On Oct. 6, 2014, Fox News host Greta Van Susteren challenged Muslim leaders in the U.S. and around the world saying, “So here’s my offer. I will give any Muslim leader of national or international stature the platform right here ‘On the Record’ to condemn Islamic extremism and to make a call to arms of every Muslim leader of every mosque to do the same. Condemn Islamic extremism.”
According to the Council on American-Islamic Relations (CAIR), the nation’s largest Muslim civil rights and advocacy organization, Fox quickly reneged on the offer when contacted by CAIR. According to a statement by the organization “Despite CAIR’s immediate agreement to have its National Executive Director Nihad Awad appear on her program to repeat the American Muslim community’s consistent condemnation of religious extremism and terrorism, Van Susteren’s producers changed the terms of the challenge and ultimately dropped Awad’s appearance.”

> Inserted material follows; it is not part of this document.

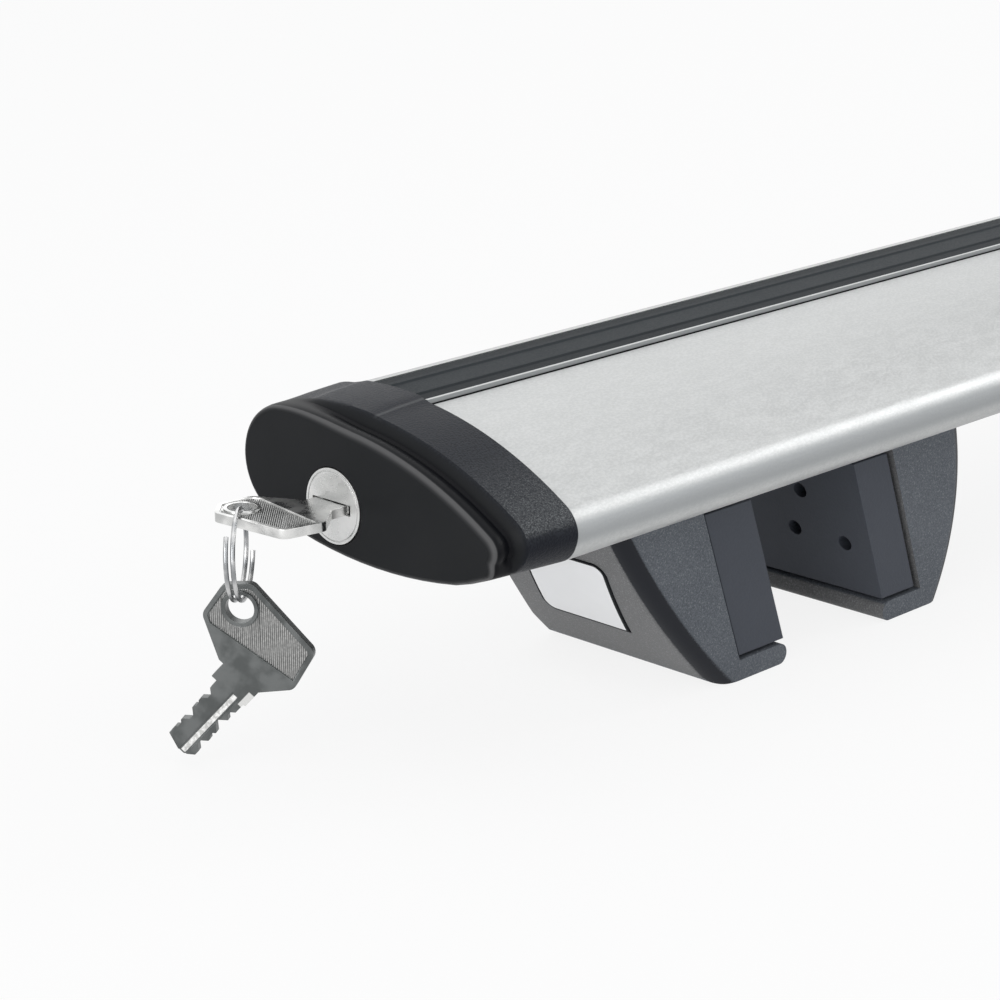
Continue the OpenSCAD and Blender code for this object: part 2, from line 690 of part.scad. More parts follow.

CAIR then released a video, “CAIR Video Calls Out Fox News’ Faux ‘Condemn Islamic Extremism’ Challenge to Muslim Leaders.” In it Mr. Awad, on behalf of his organization and the Muslim community, unequivocally condemns terrorism. He goes on to state that anti-terrorism this has been the consistent and regular viewpoint of CAIR and Islamic belief, across numerous written statements, rallies and press conferences. In the video, Mr. Awad also insists that Fox News show hosts, producers and other staff have been regularly informed about the denouncements of terrorism, but refuse to air it.

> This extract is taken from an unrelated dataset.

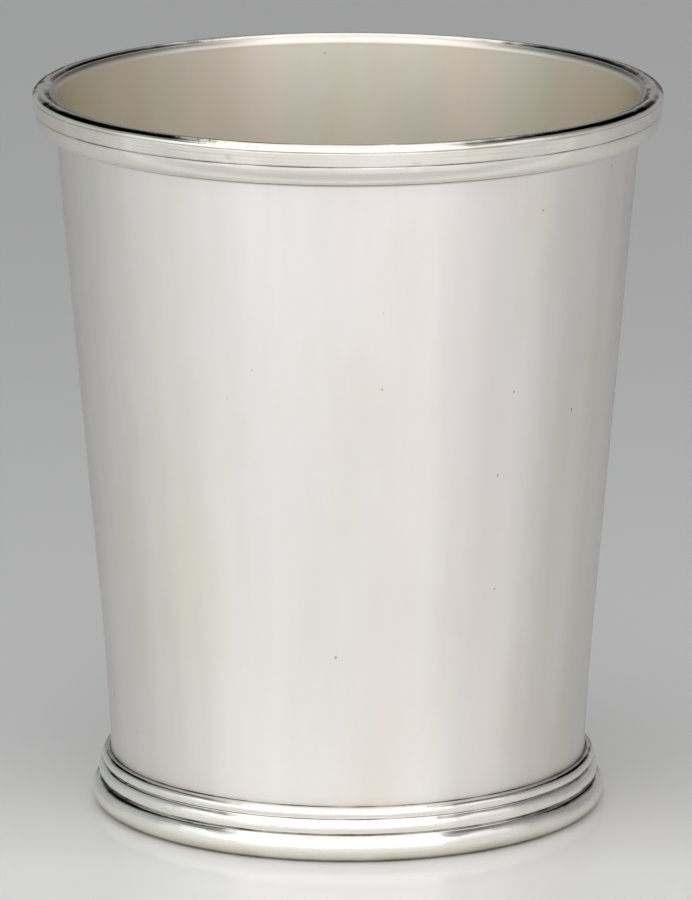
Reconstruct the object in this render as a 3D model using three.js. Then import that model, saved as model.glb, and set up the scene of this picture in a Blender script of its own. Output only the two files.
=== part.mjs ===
// A julep cup in sterling silver: a tapered sheet wall, a let-in floor, and drawn wires soldered round rim and foot.
// Lengths are in millimetres. The cup stands on the plane z = 0 with its axis on +Z.
import * as THREE from 'three';

// Overall sizes
const cupHeight = 95.25;
const rimDiameter = 82;
const footDiameter = 67.5;

// Sheet, and the room for solder between two curved faces
const wallGauge = 0.51;
const floorGauge = 0.64;
const solderGap = 0.3;

// Foot ring: a heavy wire with a half-round face and a flat top, turned up into a hoop
const footRingHeight = 3.75;
const footRingEase = 0.4;
const floorSeatWidth = 1;

// Wall: a straight cone, spread a little just above the foot; the lip leans out and is rounded on the inside
const rimProjection = 2.83;
const footProjection = 3.26;
const footFlare = 0.63;
const footFlareHeight = 22.25;
const lipHeight = 1.6;
const lipLean = 0.37;
const lipDrop = 0.26;

// Rim bead: a wire with a flat face that leans out a little, and a rounded top that runs back to the lip
const rimBeadHeight = 2.75;
const rimBeadRise = 0.87;
const rimBeadLean = 0.15;
const rimBeadEase = 0.25;
const rimCrestReach = 1.32;
const rimCrestDrop = 0.11;

// Rim reed: a quarter-round wire under the bead, ending in a level ledge
const rimReedHeight = 2.55;
const rimReedLedge = 0.85;
const rimReedSetback = 0.25;
const rimReedEase = 0.15;

// Foot reeds: one drawn wire with a small round reed over a larger oval one; arcs in degrees, 90 upwards
const footReedSetback = 0.9;
const lowerReedReach = 1.2;
const lowerReedRise = 1.3;
const upperReedRadius = 0.83;
const lowerReedArc = [-30, 64];
const upperReedArc = [-46, 90];

// Facets round the cup, and along its curves
const turns = 84;
const flareSteps = 4;
const curveSteps = 4;

const rimRadius = rimDiameter / 2;
const footRadius = footDiameter / 2;
const rimBeadSeat = cupHeight - rimBeadHeight;
const rimReedSeat = rimBeadSeat - rimReedHeight;
const lipEdge = cupHeight - lipDrop;
const lipStart = lipEdge - lipHeight;

const satinSilver = new THREE.MeshStandardMaterial({ color: 0xe4e1da, roughness: 0.34, metalness: 1 });
const polishedSilver = new THREE.MeshStandardMaterial({ color: 0xebe9e3, roughness: 0.1, metalness: 1 });

// Outside radius of the cone, spread near the foot by a parabola that dies away upwards.
function coneRadius(height) {
  const share = (height - footRingHeight) / (rimBeadSeat - footRingHeight);
  const straight = THREE.MathUtils.lerp(footRadius - footProjection, rimRadius - rimProjection, share);
  const rise = Math.max(0, 1 - (height - footRingHeight) / footFlareHeight);
  return straight + footFlare * rise * rise;
}

// Outside radius of the wall: the cone, and the lean of the lip added evenly over its height.
function outsideRadius(height) {
  return coneRadius(height) + lipLean * THREE.MathUtils.clamp((height - lipStart) / lipHeight, 0, 1);
}

function insideRadius(height) {
  return outsideRadius(height) - wallGauge;
}

// Evenly stepped values, both ends included.
function steps(from, to, count) {
  return Array.from({ length: count + 1 }, (unused, i) => THREE.MathUtils.lerp(from, to, i / count));
}

// Points on an elliptical arc in the section plane; angles in degrees, 0 outwards and 90 upwards.
function arc(radius, height, reach, rise, from, to, count) {
  return steps(from, to, count).map((degrees) => {
    const angle = THREE.MathUtils.degToRad(degrees);
    return new THREE.Vector2(radius + reach * Math.cos(angle), height + rise * Math.sin(angle));
  });
}

// The same arc, placed so that it starts at a given point.
function arcFrom(start, reach, rise, [from, to], count) {
  const angle = THREE.MathUtils.degToRad(from);
  const radius = start.x - reach * Math.cos(angle);
  const height = start.y - rise * Math.sin(angle);
  return arc(radius, height, reach, rise, from, to, count);
}

// A section, listed anticlockwise with radius to the right, turned round the cup's axis.
function turned(name, section, material) {
  const geometry = new THREE.LatheGeometry(section, turns);
  geometry.rotateX(Math.PI / 2);
  const mesh = new THREE.Mesh(geometry, material);
  mesh.name = name;
  return mesh;
}

function hoop(name, section, material) {
  return turned(name, [...section, section[0].clone()], material);
}

// The ring reaches inwards under the wall far enough to give the floor its seat.
function footRing() {
  const round = footRingHeight / 2;
  const inner = insideRadius(footRingHeight) - solderGap - floorSeatWidth;
  const section = [
    new THREE.Vector2(inner + footRingEase, 0),
    ...arc(footRadius - round, round, round, round, -90, 90, 3 * curveSteps),
    new THREE.Vector2(inner, footRingHeight),
    new THREE.Vector2(inner, footRingEase),
  ];
  return hoop('foot_ring', section, polishedSilver);
}

// The floor is a flat disc that lies on the foot ring's top, inside the wall.
function floorPlate() {
  const top = footRingHeight + floorGauge;
  const radius = insideRadius(footRingHeight) - solderGap;
  const section = [
    new THREE.Vector2(0, footRingHeight),
    new THREE.Vector2(radius, footRingHeight),
    new THREE.Vector2(radius, top),
    new THREE.Vector2(0, top),
  ];
  return turned('floor_plate', section, satinSilver);
}

// An arc that leaves one point straight upwards and curves outwards to another; listed from its far end.
function risingArc(start, end, count) {
  const reach = end.x - start.x;
  const rise = end.y - start.y;
  const radius = (reach * reach + rise * rise) / (2 * reach);
  const turn = THREE.MathUtils.radToDeg(Math.asin(rise / radius));
  return arc(start.x + radius, start.y, radius, radius, 180 - turn, 180, count);
}

// The wall stands on the foot ring's top; at the lip its inside curves out to meet the outside in an edge.
function cupWall() {
  const heights = [...steps(footRingHeight, footRingHeight + footFlareHeight, flareSteps), lipStart];
  const outside = heights.map((height) => new THREE.Vector2(outsideRadius(height), height));
  const inside = heights.map((height) => new THREE.Vector2(insideRadius(height), height)).reverse();
  const edge = new THREE.Vector2(outsideRadius(lipEdge), lipEdge);
  const round = risingArc(inside[0], edge, curveSteps);
  return hoop('cup_wall', [...outside, ...round, ...inside.slice(1)], satinSilver);
}

// The bead sits on the reed's flat top, carries the crest of the rim, and backs on to the wall and its lip.
function rimBead() {
  const crest = rimRadius - rimCrestReach;
  const foot = rimRadius - rimBeadLean - rimBeadEase;
  const back = [cupHeight - rimCrestDrop, lipStart, rimBeadSeat].map(
    (height) => new THREE.Vector2(outsideRadius(height) + solderGap, height));
  const section = [
    ...arc(foot, rimBeadSeat + rimBeadEase, rimBeadEase, rimBeadEase, -90, 0, 3),
    ...arc(crest, cupHeight - rimBeadRise, rimCrestReach, rimBeadRise, 0, 90, 2 * curveSteps),
    ...back,
  ];
  return hoop('rim_bead', section, polishedSilver);
}

// The reed wraps the wall, its quarter-round face running in to the ledge.
function rimReed() {
  const face = rimRadius - rimReedSetback;
  const back = [rimBeadSeat, rimReedSeat].map(
    (height) => new THREE.Vector2(outsideRadius(height) + solderGap, height));
  const ledge = outsideRadius(rimReedSeat) + solderGap + rimReedLedge;
  const section = [
    ...arc(ledge, rimBeadSeat - rimReedEase, face - ledge, rimReedHeight - rimReedEase, -90, 0, 2 * curveSteps),
    new THREE.Vector2(face - rimReedEase, rimBeadSeat),
    ...back,
  ];
  return hoop('rim_reed', section, polishedSilver);
}

// One wire with two reeds, standing on the foot ring round the wall; the upper reed starts where the lower ends.
function footReeds() {
  const startAngle = THREE.MathUtils.degToRad(lowerReedArc[0]);
  const startRadius = footRadius - footReedSetback - lowerReedReach * (1 - Math.cos(startAngle));
  const start = new THREE.Vector2(startRadius, footRingHeight);
  const lower = arcFrom(start, lowerReedReach, lowerReedRise, lowerReedArc, 2 * curveSteps);
  const upper = arcFrom(lower.at(-1), upperReedRadius, upperReedRadius, upperReedArc, 2 * curveSteps);
  const top = upper.at(-1).y;
  const section = [
    ...lower,
    ...upper.slice(1),
    new THREE.Vector2(coneRadius(top) + solderGap, top),
    new THREE.Vector2(coneRadius(footRingHeight) + solderGap, footRingHeight),
  ];
  return hoop('foot_reeds', section, polishedSilver);
}

const julepCup = new THREE.Group();
julepCup.add(footRing(), floorPlate(), cupWall(), footReeds(), rimReed(), rimBead());

export default julepCup;
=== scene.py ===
"""A silver julep cup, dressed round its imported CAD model.

The file follows the cup as a silversmith puts it together: foot ring, floor, wall, and the three drawn
wires. The camera comes first and the studio last. Sizes are written in millimetres and turned to metres in
the meshes. Each piece is a section, a list of (radius, height) points, turned round the cup's axis.
"""

import bmesh
import bpy
import numpy as np
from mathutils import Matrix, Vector


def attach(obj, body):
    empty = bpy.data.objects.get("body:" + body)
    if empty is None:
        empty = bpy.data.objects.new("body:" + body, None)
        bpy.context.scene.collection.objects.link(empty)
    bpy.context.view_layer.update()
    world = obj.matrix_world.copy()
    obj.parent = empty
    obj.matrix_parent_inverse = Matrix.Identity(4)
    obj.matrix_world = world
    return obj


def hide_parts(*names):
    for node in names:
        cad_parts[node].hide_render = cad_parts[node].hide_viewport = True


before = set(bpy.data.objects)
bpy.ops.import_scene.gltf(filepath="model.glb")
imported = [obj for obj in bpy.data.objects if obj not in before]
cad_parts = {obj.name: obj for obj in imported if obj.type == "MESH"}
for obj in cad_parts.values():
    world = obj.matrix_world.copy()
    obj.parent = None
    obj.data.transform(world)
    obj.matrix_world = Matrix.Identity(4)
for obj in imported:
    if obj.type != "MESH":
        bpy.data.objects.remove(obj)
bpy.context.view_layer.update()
scene = bpy.context.scene
scene.view_settings.view_transform = "Standard"


# Camera
# A long lens a little over a metre away, thirteen degrees above the table, as the photograph was taken.
# The frame's long side is the picture's height.
millimetre = 0.001
camera_distance = 1102.8
camera_elevation = 13.01
camera_target = (-0.25, 0, 46.85)
camera_lens = 336.6
camera_sensor = 36
camera_near = 50
camera_far = 20000

camera_data = bpy.data.cameras.new("camera")
camera_data.sensor_width = camera_sensor
camera_data.lens = camera_lens
camera_data.clip_start = camera_near * millimetre
camera_data.clip_end = camera_far * millimetre
camera = bpy.data.objects.new("camera", camera_data)
scene.collection.objects.link(camera)
camera_rise = np.radians(camera_elevation)
camera_way = Vector((0, -np.cos(camera_rise), np.sin(camera_rise)))
camera.location = (Vector(camera_target) + camera_way * camera_distance) * millimetre
camera.rotation_mode = "QUATERNION"
camera.rotation_quaternion = (-camera_way).to_track_quat("-Z", "Y")
scene.camera = camera


# Foot ring
# The ring that the cup stands on: a heavy sterling wire with a half-round face and a flat top, bent into a
# hoop and soldered shut, then polished bright on the buff with the rest of the mouldings.
foot_radius = 33.75
ring_height = 3.75
ring_ease = 0.4
floor_seat = 1.0

# The wall's cone, which the ring, the floor and the wires are all fitted to
rim_radius = 41.0
cup_height = 95.25
wall_gauge = 0.51
rim_projection = 2.83
foot_projection = 3.26
foot_flare = 0.63
foot_flare_height = 22.25
bead_height = 2.75
bead_seat = cup_height - bead_height

# The room left for solder between two curved faces, and how far a hidden face runs into its neighbour
solder_gap = 0.3
let_in = 0.03

# Points round the cup, the angle past which an edge stays crisp, and the gaps under which points are one
turns = 384
sharp_angle = 40
same_point = 1e-6
weld_reach = 1e-4

# Hand work: fewest and most waves round the cup, how much their depths differ, how steeply they tilt the
# face of a wire at the foot, and how much their phase leans in a millimetre of height
fewest_waves = 5
most_waves = 36
depth_shares = (0.4, 1.6)
foot_wire_slope = 0.0011
wire_lean = 0.02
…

But Fox News officials responded Friday to CAIR’s allegations, refuting claims made by Mr. Awad in her posting titled “What CAIR didn’t tell you…” Ms. Van Susteren writes on her website:
“In an ‘Off the Record’ commentary last month, I made the offer to give any Muslim leader of national or international stature the platform to condemn Islamic extremism ‘On the Record.’ After CAIR reached out to our team to take me up on the offer, one of my producers indicated to CAIR that we wanted a leader of a mosque and asked for their help in finding one. When they said no to that, we offered to have a CAIR official in addition to a mosque leader on the show. CAIR insisted on only having their National Executive Director Nihad Awad join us. We’re interested in talking to Muslim leaders in the community, not just the head of an advocacy organization.
” ‘On the Record’ remains committed to speaking with Muslim leaders. In fact, our correspondent Griff Jenkins was at an event today where he spoke with several imams. You will see Griff’s report tonight ‘On the Record’ at 7pm [Friday].
“PS: I do appreciate CAIR condemning Islamic extremism. I mentioned an open letter signed by CAIR denouncing ISIS in my ‘Off the Record’ commentary and here on GretaWire.”
In a separate instance on Aug. 12, 2014, Sean Hannity, another Fox News personality, said, “As we witness the rise of radical Islam all across the globe, and thousands of innocent non-Muslims are being terrorized for their faith, I can’t help but wonder, where are the Muslim leaders? Now, since September 11, 2001, radical Islamists have attacked all the places that you see there highlighted on the map on your screen, including, let’s see, New York, Madrid, Moscow, London, Washington, D.C.
“So the question is, will prominent Muslims denounce and take on groups like ISIS, Hamas, and condemn and also fight against their unthinkable acts of terrorism?”
The statements by Mr. Hannity aired one day after CAIR had issued a statement, saying “As we have stated previously, American Muslims view the actions of ISIS as both un-Islamic and morally repugnant. No interpretation of Islam condones the torture and murder of civilians, the destruction of houses of worship or the targeting of religious minorities.
“We reiterate our condemnation of the violent actions and religious extremism of ISIS and reject the false claim that it in any way represents mainstream Islamic thought or practice. ISIS’s actions are neither Islamic nor humane, they are simply insane.”
On Aug. 21 on the show “Fox and Friends,” news host Anna Kooiman discussed the brutality perpetrated by ISIS, and said “But what should other countries be doing? Specifically Muslim countries and what about Muslim groups? We aren’t hearing much from them this morning.”
However, before that episode aired, CAIR issued an Aug. 20 press release, condemning the killing of news reporters by the Islamic State and saying, “We strongly condemn this gruesome and barbaric killing as a violation of Islamic beliefs and of universally-accepted international norms mandating the protection of prisoners and journalists during conflicts.
“The Geneva Conventions, the Quran - Islam’s revealed text - and the traditions (hadith) of the Prophet Muhammad all require that prisoners not be harmed in any way. There can be no excuse or justification for such criminal and bloodthirsty actions.
“We also call on those holding Steven Sotloff and other prisoners to immediately release them unharmed so they may return to their loved ones.”
“Fox News believes that if they haven’t reported it, then is hasn’t happened,” says the CAIR director, complaining about the long-standing stereotype that Muslims do not condemn terrorism.
This summer, several dozen American Muslim groups condemned the Islamic State, issuing a “American Muslim Joint Statement On Crisis In Iraq”: “We condemn, in the strongest terms, the violent statements and actions of ISIS, and believe that no legitimate cause can ever be accomplished by terrorism, violence against innocents, or through sectarian hatred.”
There have been numerous instances of notable Muslim leaders condemning terrorism in general, and often times specifically condemning terrorist groups and organizations.
Shiite leader, Grand Ayatollah Sistani, this year released a statement demanding that Iraqis join the military and support its efforts to combat the Islamic State.
In Egypt, the Grand Mutfi of the Al Azhar seminary, Sheikh Shawqi Allam, condemned the Islamic State as well, calling the terror group a “danger to Islam.”
Anti-terror efforts by Muslim communities also have gained prominence this year, with massive rallies in England, Norway and the United States.